Democrats contend the GOP is more sensitive to tea party conservatives and anti-tax stalwarts than to the financial needs of ordinary Americans.

U.S. Sen. Patty Murray, D-Wash, said in the Chicago Tribune that Republicans "are simply unwilling to allow the wealthiest Americans to pay a single penny more in the aid to the recovery of this economy."

Despite the election-year posturing, people on all sides believe there ultimately will be an agreement.

"I am optimistic that once the political gamesmanship ends, we will come to a solution and do what's right for the students of America," Isakson wrote in an email.

If the rate hike occurs, it will cost Georgia student loan borrowers about $205.4 million and Tennesseeans about $134.6 million in additional interest over the life of their loans, according to Rich Williams with the U.S. Public Interest Research Group. U.S. PIRG has a nonprofit network of more than 100 student chapters working to reduce student loan debt.
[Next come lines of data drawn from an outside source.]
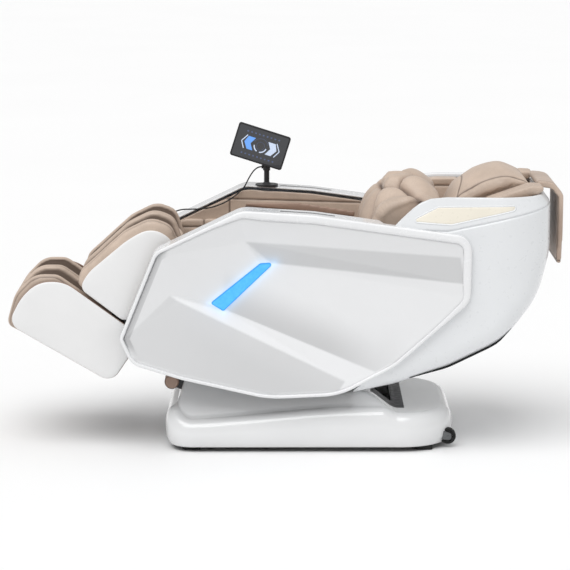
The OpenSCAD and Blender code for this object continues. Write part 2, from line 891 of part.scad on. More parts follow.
module massage_carriage() {
    color(dark_plastic) back_local() difference() {
        union() {
            block([carriage_x - 60, -150, rail_z - 20], [carriage_x + 60, 150, rail_z + 20]);
            both_sides() for (y = [knead_y[0] - 8, knead_y[1] + 2])
                side_slab(rounded([
                    [carriage_x - 22, rail_z + 20, 0], [carriage_x - 12, -36, 10],
                    [carriage_x + 12, -36, 10], [carriage_x + 22, rail_z + 20, 0]
                ]), y, y + 6);
            both_sides() cross_bar(knead_pivot[0], knead_pivot[1], knead_pin, knead_y[0] - 8, knead_y[1] + 8);
            // gear motor under the carriage
            translate([carriage_x - 45, -70, rail_z - 44]) rotate([0, 90, 0]) cylinder(d = 52, h = 90);
        }
        both_sides() translate([carriage_x - 80, rail_y, rail_z]) rotate([0, 90, 0])
            cylinder(d = rail_d + 2 * play, h = 160);
        translate([carriage_x - 80, 0, rail_z]) rotate([0, 90, 0]) cylinder(d = screw_d + 2 * play, h = 160);
    }
}

// Rocking arm with a roller at each end
module kneader() {
    reach = 55;
    lift = 33;
    color(leather_brown) back_local() translate([knead_pivot[0], 0, knead_pivot[1]]) difference() {
        union() {
            cross_bar(0, 0, 30, knead_y[0] + 1, knead_y[1] - 1);
            for (s = [-1, 1]) {
                side_solid(knead_y[0] + 12, knead_y[1] - 12) hull() {
                    circle(r = 12);
                    translate([s * reach, lift]) circle(r = 10);
                }
                translate([s * reach, knead_y[1] - 2, lift]) rotate([90, 0, 0]) rotate_extrude()
                    polygon(rounded([[0, 0, 0], [34, 0, 12], [34, 36, 12], [0, 36, 0]]));
            }
        }
        cross_bar(0, 0, knead_pin + 2 * play, 0, 100);
    }
}

module left_kneader() mirror([0, 1, 0]) kneader();
module right_kneader() kneader();

module back_pad() {
    color(leather_beige) intersection() {
        back_local() side_slab(rounded([
            [-262, 36, 25], [20, 88, 150], [357, 92, 150], [500, 78, 25], [485, 24, 10], [357, 29, 0],
            [20, 26, 0], [-250, -24, 12]
        ]), -back_plate_y[0], back_plate_y[0]);
        rear_plan(wall + 1);
    }
}

module lumbar_pillow() {
    color(leather_beige) side_slab(rounded([
        [285, 690, 30], [285, 800, 60], [330, 905, 60], [450, 955, 80], [532, 890, 50], [528, 792, 15],
        [450, 746, 0], [302, 658, 10]
    ]), -235, 235);
}

module head_pillow() {
    color(leather_beige) side_slab(rounded([
        [548, 800, 6], [600, 915, 60], [690, 975, 80], [770, 992, 60], [860, 950, 50], [886, 917, 6],
        [762, 869, 0], [560, 790, 4]
    ]), -150, 150);
}

module shoulder_flaps() {
    color(leather_beige) both_sides() side_slab(rounded([
        [650, 830, 6], [715, 884, 20], [860, 934, 20], [925, 930, 8], [884, 908, 0], [762, 874, 0]
    ]), 153, 250);
}

module back_flap() {
    color(leather_brown) side_slab(rounded([
        [890, 919, 0], [890, 942, 8], [950, 934, 30], [986, 890, 30], [985, 760, 0], [982, 643, 6],
        [965, 643, 6], [967, 760, 0], [968, 884, 14], [944, 911, 10]
    ]), -150, 150);
}

// ---- legs ----

// Slope of the legs, knee above foot
leg_angle = 39;
calf_lug_y = 223;
calf_outline = rounded([
    [-284, 165, 25], [-225, 189, 60], [-33, 190, 80], [52, 172, 60], [84, 90, 60], [20, -28, 40],
    [-237, -28, 22]
]);
foot_outline = rounded([
    [-562, 226, 22], [-467, 267, 60], [-385, 270, 60], [-312, 219, 30], [-243, -42, 22], [-298, -132, 35],
    [-413, -167, 45]
]);
calf_pad_outline = rounded([
    [-283, 180, 20], [-245, 206, 40], [-33, 218, 90], [66, 196, 60], [104, 130, 50], [70, 40, 20],
    [36, 30, 0], [-246, 30, 0]
]);
foot_pad_outline = rounded([
    [-572, 224, 18], [-482, 286, 60], [-385, 298, 70], [-322, 246, 30], [-258, 20, 0], [-480, 20, 0]
]);
well_y = [36, 172];
roller_at = [-474, 70];

// The legs' own frame: X up towards the knee, Z out of the padding, from the calf pivot
module leg_local() {
    translate([calf_x, 0, calf_z]) rotate([0, -leg_angle, 0]) children();
}

module calf_side_panels() {
    color(shell_white) leg_local() both_sides() side_solid(leg_y - 8, leg_y) difference() {
        polygon(calf_outline);
        circle(d = shaft_d + 3);
    }
}

module calf_upholstery() {
    well_floor = 70;
    color(leather_beige) leg_local() difference() {
        side_slab(calf_pad_outline, -(leg_y - 9), leg_y - 9);
        both_sides() block([-400, well_y[0], well_floor + 40], [200, well_y[1], 400]);
        both_sides() translate([-400, (well_y[0] + well_y[1]) / 2, well_floor + 42]) rotate([0, 90, 0])
            cylinder(r = (well_y[1] - well_y[0]) / 2, h = 600);
    }
}

slide_y = 205;
slide_bar = 20;
calf_bar = [-85, 0];
leg_head_local = [
    (leg_head[0] - calf_x) * cos(leg_angle) + (leg_head[1] - calf_z) * sin(leg_angle),
    -(leg_head[0] - calf_x) * sin(leg_angle) + (leg_head[1] - calf_z) * cos(leg_angle)
];

module calf_frame() {
    color(steel_grey) leg_local() difference() {
        union() {
            both_sides() {
                block([-232, slide_y - 17, -17], [-22, slide_y + 17, 17]);
                side_slab(rounded([
                    [-150, -22, 10], [-150, 22, 10], [0, 24, 24], [24, 24, 22], [24, -24, 22], [0, -24, 24]
                ]), calf_lug_y, leg_y - 8);
            }
            cross_bar(calf_bar[0], calf_bar[1], 26, -slide_y + 14, slide_y - 14);
            cross_bar(-200, 0, 26, -slide_y + 14, slide_y - 14);
            fork(calf_bar, leg_head_local, leg_motor_y);
            // underside tray
            difference() {
                block([-230, -(leg_y - 9), -27], [10, leg_y - 9, -23]);
                block([-112, leg_motor_y - 26, -30], [-58, leg_motor_y + 26, -20]);
            }
            both_sides() block([-230, slide_y + 13, -24], [-160, slide_y + 17, -10]);
        }
        both_sides() translate([0, slide_y, 0]) cube([600, slide_bar + 1, slide_bar + 1], center = true);
        cross_bar(0, 0, shaft_d + 2 * play, -300, 300);
    }
}

module foot_side_panels() {
    color(shell_white) leg_local() both_sides() side_solid(leg_y - 8, leg_y) offset(delta = -2)
        polygon(foot_outline);
}

module foot_piping() {
    color(leather_brown) leg_local() both_sides() side_solid(leg_y - 14, leg_y - 8) difference() {
        polygon(foot_outline);
        offset(delta = -7) polygon(foot_outline);
    }
}

module foot_upholstery() {
    color(leather_beige) leg_local() difference() {
        side_slab(foot_pad_outline, -(leg_y - 22), leg_y - 22);
        both_sides() block([-457, well_y[0], 30], [-150, well_y[1], 400]);
        cross_bar(roller_at[0], roller_at[1], 14, -300, 300);
        both_sides() cross_bar(roller_at[0], roller_at[1], 40, well_y[0] + 2, well_y[1] - 2);
    }
}

module foot_frame() {
    color(dark_plastic) leg_local() difference() {
        union() {
            // side plates
            both_sides() side_solid(leg_y - 22, leg_y - 14) offset(delta = -9) polygon(foot_outline);
            // underside tray
            side_solid(-(leg_y - 22), leg_y - 22) intersection() {
                difference() {
                    offset(delta = -8) polygon(foot_outline);
                    offset(delta = -13) polygon(foot_outline);
                }
                translate([-600, -200]) square([450, 219]);
            }
            side_solid(-(leg_y - 22), leg_y - 22) intersection() {
                offset(delta = -8) polygon(foot_outline);
                translate([-600, 13]) square([450, 6]);
            }
            // slide bars that run into the calf frame
            both_sides() block([-270, slide_y - slide_bar / 2, -slide_bar / 2],
                [-40, slide_y + slide_bar / 2, slide_bar / 2]);
        }
        cross_bar(roller_at[0], roller_at[1], 10 + 2 * play, -300, 300);
    }
}

module sole_rollers() {
    color(leather_brown) leg_local() {
        cross_bar(roller_at[0], roller_at[1], 10, -(leg_y - 15), leg_y - 15);
        both_sides() for (i = [0 : 3])
            translate([roller_at[0], well_y[0] + 5 + 32 * (i + 1) - 1, roller_at[1]]) rotate([90, 0, 0])
                rotate_extrude() polygon(rounded([[0, 0, 0], [18, 0, 5], [18, 30, 5], [0, 30, 0]]));
    }
}

base_cover();
base_frame();
foot_pads();
wheel_brackets();
pivot_shaft();
control_box();
power_inlet();
front_bracket();
front_roll();
power_switch();
left_wheel();
right_wheel();
tilt_motor();
tilt_rod();
seat_frame();
seat_pan();
seat_cushion();
left_side_shell();
right_side_shell();
left_inlay();
right_inlay();
light_strips();
arm_trims();
arm_panels();
arm_airbags();
knee_pads();
air_pump();
tablet_post();
tablet_cable();
cable_grommet();
tablet_head();
tablet_case();
tablet_screen();
rear_shell();
shell_gasket();
wing_windows();
wing_pads();
back_frame();
massage_rails();
back_pad();
lumbar_pillow();
head_pillow();
shoulder_flaps();
back_flap();
massage_carriage();
left_kneader();
right_kneader();
recline_motor();
recline_rod();
calf_side_panels();
calf_upholstery();
calf_frame();
leg_motor();
leg_rod();
foot_side_panels();
foot_upholstery();
foot_piping();
foot_frame();
sole_rollers();
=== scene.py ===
import math

import bmesh
import bpy
import numpy as np
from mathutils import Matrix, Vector


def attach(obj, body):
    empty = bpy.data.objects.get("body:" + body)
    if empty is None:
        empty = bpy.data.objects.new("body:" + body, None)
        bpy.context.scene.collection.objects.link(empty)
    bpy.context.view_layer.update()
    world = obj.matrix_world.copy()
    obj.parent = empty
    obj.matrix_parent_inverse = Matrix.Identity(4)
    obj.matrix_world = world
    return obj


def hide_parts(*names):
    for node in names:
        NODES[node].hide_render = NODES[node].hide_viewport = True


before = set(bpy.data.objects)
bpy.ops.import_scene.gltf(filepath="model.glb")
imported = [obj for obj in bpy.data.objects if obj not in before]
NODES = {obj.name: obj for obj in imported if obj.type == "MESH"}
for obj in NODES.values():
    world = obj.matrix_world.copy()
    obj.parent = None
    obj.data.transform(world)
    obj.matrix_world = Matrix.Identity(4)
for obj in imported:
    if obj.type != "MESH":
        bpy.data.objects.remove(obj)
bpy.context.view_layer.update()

MM = 0.001


def placed(name, data):
    """A new object in the scene."""
    made = bpy.data.objects.new(name, data)
    bpy.context.scene.collection.objects.link(made)
    return made


# ---- camera and cord ----

TARGET = Vector((0.0, 0.0, 0.540))
DISTANCE = 9.0
ELEVATION = math.radians(10)
camera = placed("camera", bpy.data.cameras.new("camera"))
camera.data.lens = 157.0
camera.data.sensor_width = 36
camera.location = TARGET + DISTANCE * Vector((0, -math.cos(ELEVATION), math.sin(ELEVATION)))
camera.rotation_euler = (TARGET - camera.location).to_track_quat("-Z", "Y").to_euler()
bpy.context.scene.camera = camera

# The tablet's cable in millimetres, from its socket to the grommet on the arm
CABLE_ROUTE = [
    (-87, 300, 933), (-99, 298, 931), (-113, 292, 922), (-126, 283, 906), (-138, 272, 886),
    (-150, 262, 864), (-166, 257, 847), (-187, 254, 829), (-216, 252, 810), (-249, 251, 795),
    (-282, 250, 786), (-316, 250, 782), (-348, 250, 781), (-377, 250, 780), (-402, 250, 774),
    (-420, 251, 763), (-432, 253, 748), (-438, 256, 735), (-440, 260, 729), (-440, 264, 728),
]
CABLE_D = 0.005


# ---- meshes ----

def ramp(low, high, x):
    """0 below low, 1 above high, and a smooth rise between them."""
    t = np.clip((np.asarray(x, float) - low) / (high - low), 0, 1)
    return t * t * (3 - 2 * t)


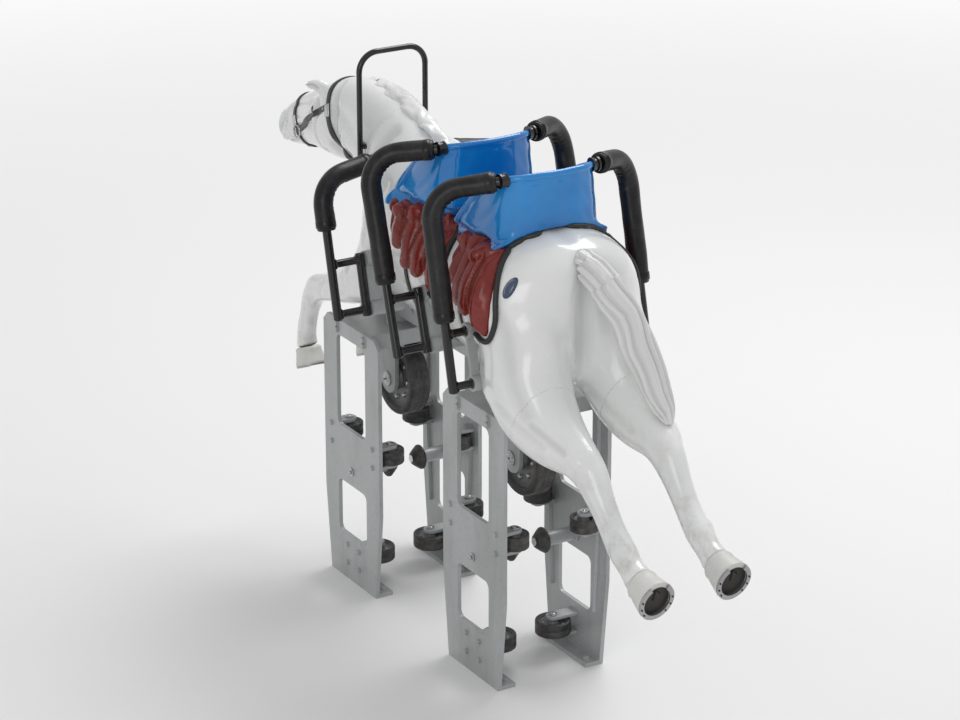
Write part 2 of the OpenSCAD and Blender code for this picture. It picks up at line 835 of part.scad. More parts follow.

But Congress should be thinking of other ways to revamp the loan program, said Deisle with the New America Foundation. Only one-third of new federal student loans in the 2012-13 academic year will qualify for the 3.4 interest rate, he said.

"Offering borrowers fixed rates is better than variable rates, but I think the rates should be set based on something like the market, not on something Congress decided a decade ago," he said.

In the short term, it's critical that college doesn't become more expensive for students, said Fansmith with the American Council on Education.

But he believes the country is headed for the bigger conversation, too.

"Clearly the hype [the subject] is getting has a lot to do with the presidential election," he said, "but I don't think it will disappear after the elections."